The proportionality also depends on the strength of the magnetic field inside the motor. A stronger field means more voltage is induced for the same rotational speed. Motor designers express this with a constant (often called Kv in brushless motors) that tells you the ratio between speed and back EMF for a given motor. If you know a motor’s Kv rating, you can predict its no-load speed at any given voltage, because that’s the speed where CEMF essentially matches the supply.
The Startup Current Problem
When you first turn on a motor, the rotor isn’t moving yet, so CEMF is zero. With no opposing voltage, the only thing limiting current is the small resistance of the copper windings. For many motors, that resistance is a fraction of an ohm. A motor running on 48 volts with 0.4 ohms of winding resistance would draw 120 amps at the instant of startup, dissipating nearly 5,760 watts as heat. That’s an enormous amount of energy slamming through the windings before the rotor has a chance to get moving.
This is why motors often dim the lights in your house for a split second when they kick on (think refrigerators or air conditioners). It’s also why large industrial motors use soft starters or variable-frequency drives that gradually ramp up voltage, giving the rotor time to build speed and CEMF before full power is applied. Without these protections, the surge current can overheat windings, trip breakers, or damage the power supply.
How CEMF Regulates a Motor Automatically
One of the most useful properties of CEMF is that it makes motors self-regulating. Here’s how that works in practice: when you put a heavier load on a motor, the rotor slows down slightly. That drop in speed reduces CEMF, which increases the gap between supply voltage and back EMF. More current flows, producing more torque to handle the heavier load. The motor naturally adjusts without any controller intervention.
The reverse happens when the load lightens. The rotor speeds up, CEMF rises, the voltage gap shrinks, and less current flows. Under very light loads, the motor settles at a high speed where CEMF is just barely below the supply voltage, drawing minimal current. This self-regulating behavior is central to motor efficiency and protection. It means a motor only draws the current it actually needs at any given moment, rather than pulling maximum power all the time.
If something jams the rotor while the motor is powered, CEMF drops to zero and current spikes to its startup maximum. This is why a stalled motor can burn out quickly: it’s stuck in that high-current, zero-CEMF state with all the electrical energy converting to heat instead of motion.
CEMF and Motor Efficiency
The mechanical power a motor produces is closely tied to CEMF. The useful work output equals the CEMF multiplied by the current flowing through the motor. Whatever supply voltage is “used up” overcoming winding resistance is lost as heat; whatever portion is matched by CEMF represents energy converted into rotation. A motor running near its rated speed has high CEMF relative to the supply voltage, meaning most of the electrical energy becomes mechanical energy. A motor running slowly, with low CEMF, wastes a larger fraction as heat.

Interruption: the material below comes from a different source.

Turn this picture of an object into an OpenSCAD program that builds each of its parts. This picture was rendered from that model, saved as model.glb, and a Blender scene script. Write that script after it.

This is why running a motor well below its designed speed at full voltage is inefficient. The low CEMF means a large voltage drop across the windings, high current, and lots of wasted heat. Variable-speed drives address this by reducing the supply voltage (or its effective equivalent) as speed decreases, keeping the ratio between CEMF and supply voltage favorable.
CEMF in Brushless Motor Control
In brushless DC motors, CEMF plays a role beyond just physics: it’s a practical control signal. Traditional brushless motors use Hall-effect sensors to detect the rotor’s position so the controller knows when to energize each winding. But engineers discovered that by monitoring the back EMF on whichever winding isn’t currently powered, they can determine rotor position without any sensors at all. This technique, called sensorless control, reduces cost and eliminates sensor failure as a point of vulnerability.
Research at Virginia Tech demonstrated a direct back EMF detection method that reads the voltage on an unpowered winding during the brief off-periods of the controller’s switching cycle. Because the terminal voltage during those intervals is directly proportional to the phase back EMF, the measurement is clean and doesn’t require filtering to remove electrical noise. This approach works across a wider speed range than older methods that relied on reconstructing a virtual neutral point in the motor’s wiring. Sensorless CEMF-based control now appears in everything from drone motors to electric vehicle powertrains to computer cooling fans.